The idea must have sounded clever: shoot the film in first person.  The audience will see what Marlowe sees and nothing more.  It will pull the viewer into the film, making him part of the action.  Except it doesn’t.  It’s hard to think of a film that pushes away the viewer so completely.  It feels like playing a broken first-person shooter video game (with only minimal shooting).  When Marlowe opens a door, you see his hand.  When he gets kissed, you see the puckered lips approaching.  The only time you see Marlowe is when he looks in the mirror (and in three short speeches made to the camera).  With this approach, I kept wanting to use a joystick to make him do something other than what he was doing.

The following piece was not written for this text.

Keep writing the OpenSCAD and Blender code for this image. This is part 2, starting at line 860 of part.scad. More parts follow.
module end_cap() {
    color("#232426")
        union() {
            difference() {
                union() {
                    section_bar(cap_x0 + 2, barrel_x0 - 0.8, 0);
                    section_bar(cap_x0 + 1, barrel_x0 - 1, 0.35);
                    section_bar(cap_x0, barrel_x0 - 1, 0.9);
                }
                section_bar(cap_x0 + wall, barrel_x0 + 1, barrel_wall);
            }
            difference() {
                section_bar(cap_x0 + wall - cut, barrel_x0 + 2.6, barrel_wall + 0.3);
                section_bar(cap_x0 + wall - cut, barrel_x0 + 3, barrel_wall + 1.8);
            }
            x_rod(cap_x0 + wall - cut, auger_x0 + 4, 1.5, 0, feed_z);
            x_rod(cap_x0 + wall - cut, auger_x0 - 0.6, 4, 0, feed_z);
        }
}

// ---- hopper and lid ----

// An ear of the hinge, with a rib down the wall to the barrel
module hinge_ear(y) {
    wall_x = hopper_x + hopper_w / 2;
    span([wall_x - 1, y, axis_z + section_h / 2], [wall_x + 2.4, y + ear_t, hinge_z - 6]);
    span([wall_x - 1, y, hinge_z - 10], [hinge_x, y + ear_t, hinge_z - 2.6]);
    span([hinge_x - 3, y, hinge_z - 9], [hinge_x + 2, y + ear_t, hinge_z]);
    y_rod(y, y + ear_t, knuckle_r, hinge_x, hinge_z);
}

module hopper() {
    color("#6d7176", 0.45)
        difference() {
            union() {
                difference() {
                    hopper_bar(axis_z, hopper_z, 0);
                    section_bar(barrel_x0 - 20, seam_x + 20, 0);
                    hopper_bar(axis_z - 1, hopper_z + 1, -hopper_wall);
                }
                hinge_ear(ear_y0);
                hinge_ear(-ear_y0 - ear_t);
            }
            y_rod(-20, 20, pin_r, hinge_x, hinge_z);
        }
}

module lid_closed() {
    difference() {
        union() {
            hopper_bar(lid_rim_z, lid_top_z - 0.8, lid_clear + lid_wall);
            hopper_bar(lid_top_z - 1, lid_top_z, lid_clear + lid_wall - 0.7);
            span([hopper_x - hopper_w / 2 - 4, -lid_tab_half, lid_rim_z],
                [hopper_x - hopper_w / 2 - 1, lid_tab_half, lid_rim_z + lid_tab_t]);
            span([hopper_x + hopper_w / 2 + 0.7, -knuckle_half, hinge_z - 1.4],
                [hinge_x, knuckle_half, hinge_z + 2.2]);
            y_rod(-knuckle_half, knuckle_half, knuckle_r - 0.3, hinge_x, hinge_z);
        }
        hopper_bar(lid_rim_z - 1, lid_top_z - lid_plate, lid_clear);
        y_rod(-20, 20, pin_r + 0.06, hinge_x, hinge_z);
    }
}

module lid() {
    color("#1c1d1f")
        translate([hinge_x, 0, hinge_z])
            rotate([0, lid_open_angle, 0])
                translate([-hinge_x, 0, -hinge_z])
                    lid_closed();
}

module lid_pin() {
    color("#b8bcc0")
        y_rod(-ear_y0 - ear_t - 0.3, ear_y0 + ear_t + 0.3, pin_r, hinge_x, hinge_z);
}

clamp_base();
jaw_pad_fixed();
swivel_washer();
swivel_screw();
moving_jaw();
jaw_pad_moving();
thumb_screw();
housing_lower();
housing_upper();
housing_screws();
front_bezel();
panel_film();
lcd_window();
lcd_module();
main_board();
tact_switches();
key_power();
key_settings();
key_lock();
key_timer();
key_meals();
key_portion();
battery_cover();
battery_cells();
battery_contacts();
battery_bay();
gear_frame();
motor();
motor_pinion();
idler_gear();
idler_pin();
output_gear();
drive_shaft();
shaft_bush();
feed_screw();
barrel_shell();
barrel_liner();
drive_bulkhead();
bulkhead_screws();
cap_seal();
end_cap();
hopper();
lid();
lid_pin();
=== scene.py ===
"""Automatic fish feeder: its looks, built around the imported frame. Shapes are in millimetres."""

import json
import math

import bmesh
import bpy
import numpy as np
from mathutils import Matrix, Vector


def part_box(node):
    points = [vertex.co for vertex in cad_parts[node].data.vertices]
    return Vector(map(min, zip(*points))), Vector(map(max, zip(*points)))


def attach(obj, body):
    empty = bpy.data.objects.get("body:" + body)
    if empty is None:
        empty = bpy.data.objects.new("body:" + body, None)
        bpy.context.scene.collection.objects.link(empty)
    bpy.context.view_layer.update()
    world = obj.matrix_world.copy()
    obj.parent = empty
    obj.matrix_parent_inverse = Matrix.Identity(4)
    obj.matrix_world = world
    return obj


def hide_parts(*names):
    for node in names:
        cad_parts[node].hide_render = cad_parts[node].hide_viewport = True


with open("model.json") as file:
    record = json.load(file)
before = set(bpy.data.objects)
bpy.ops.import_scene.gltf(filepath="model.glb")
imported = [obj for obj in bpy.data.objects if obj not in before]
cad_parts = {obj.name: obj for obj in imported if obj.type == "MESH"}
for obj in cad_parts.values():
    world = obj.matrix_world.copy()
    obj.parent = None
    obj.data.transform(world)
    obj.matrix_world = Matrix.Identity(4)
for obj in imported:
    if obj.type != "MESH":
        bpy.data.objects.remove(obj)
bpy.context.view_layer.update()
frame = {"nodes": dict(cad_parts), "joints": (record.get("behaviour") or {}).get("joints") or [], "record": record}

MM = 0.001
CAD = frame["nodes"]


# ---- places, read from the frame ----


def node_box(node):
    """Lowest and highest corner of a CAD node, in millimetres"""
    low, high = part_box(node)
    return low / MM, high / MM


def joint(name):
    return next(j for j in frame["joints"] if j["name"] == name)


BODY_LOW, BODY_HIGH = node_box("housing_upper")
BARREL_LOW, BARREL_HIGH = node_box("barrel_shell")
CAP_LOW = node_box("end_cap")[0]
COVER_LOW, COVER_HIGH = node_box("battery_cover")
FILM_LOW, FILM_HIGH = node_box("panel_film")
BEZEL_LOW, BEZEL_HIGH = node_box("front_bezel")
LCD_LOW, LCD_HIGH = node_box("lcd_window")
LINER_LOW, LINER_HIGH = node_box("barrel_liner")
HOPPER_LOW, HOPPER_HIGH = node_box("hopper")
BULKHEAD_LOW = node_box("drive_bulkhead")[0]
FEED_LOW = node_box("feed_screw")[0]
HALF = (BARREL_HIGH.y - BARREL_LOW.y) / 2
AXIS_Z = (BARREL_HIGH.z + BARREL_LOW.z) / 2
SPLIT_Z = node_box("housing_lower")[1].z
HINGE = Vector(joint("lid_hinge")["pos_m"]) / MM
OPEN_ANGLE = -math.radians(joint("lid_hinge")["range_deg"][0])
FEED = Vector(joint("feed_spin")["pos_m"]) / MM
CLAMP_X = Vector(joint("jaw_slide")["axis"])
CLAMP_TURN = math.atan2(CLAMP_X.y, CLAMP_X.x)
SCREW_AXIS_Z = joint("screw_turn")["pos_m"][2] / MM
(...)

The technique fails in so many ways.  At any time, the contrivance of it would draw attention away from the story, but in 1946, the technology didn’t exist to make it just tedious.  There were no steadicams.  Movie cameras were bulky affairs more often wheeled very slowly.  This leads to Marlowe never going where the camera can’t roll, and never moving faster than it can be pushed.  So he spends a lot of time slowly strolling down hallways and sitting.  Even in a fight (which looks particularly preposterous), he is forced to move like molasses.  While much of the mystery takes place in a mountain resort, we never see any of that (the camera would never be able to “walk” up the hills).  Everyone he meets stands unnaturally still and directly in front of him.  It looks like they are posing for a series of family portraits.

The acting is universally horrendous.  It sounds exactly like what you get in a video game, with everyone taking their cue from the camera’s orientation and then reading their lines very s-l-o-w-l-y a-n-d c-l-e-a-r-l-y.  I can’t recall worse performances in a Hollywood film.  As the cast had some skilled members, it was apparently style that threw them: “Now Audrey, you are sexually excited by this camera lens.  Go at it!”  No wonder they were lost.

Robert Montgomery, who was trying to change his fluffy image, directed and starred, so much of the blame can be dumped on him.  He could hardly help the other actors as he didn’t know what do to himself.  His performance is one of the worst in the film, and most of it is voice only.  But then he was a poor choice for Marlowe.  He was too slight for the hard-bitten PI, and his faked “tough-guy” accent is comical.  The plot calls for Marlowe and Fromsett to fall for each other, but nothing Montgomery or Totter do makes that believable.

It wraps up with a particularly unlikely conclusion that is so silly, it fits perfectly with the absurdity that came before.

The other actors who have portrayed Philip Marlowe on the big screen are: Dick Powell in Murder My Sweet (1944), Humphrey Bogart in The Big Sleep (1946), George Montgomery in The Brasher Doubloon (1947), James Garner in Marlowe (1969), Elliot Gould in The Long Goodbye (1973), and Robert Mitchum in both Farewell, My Lovely (1975) and The Big Sleep (1978).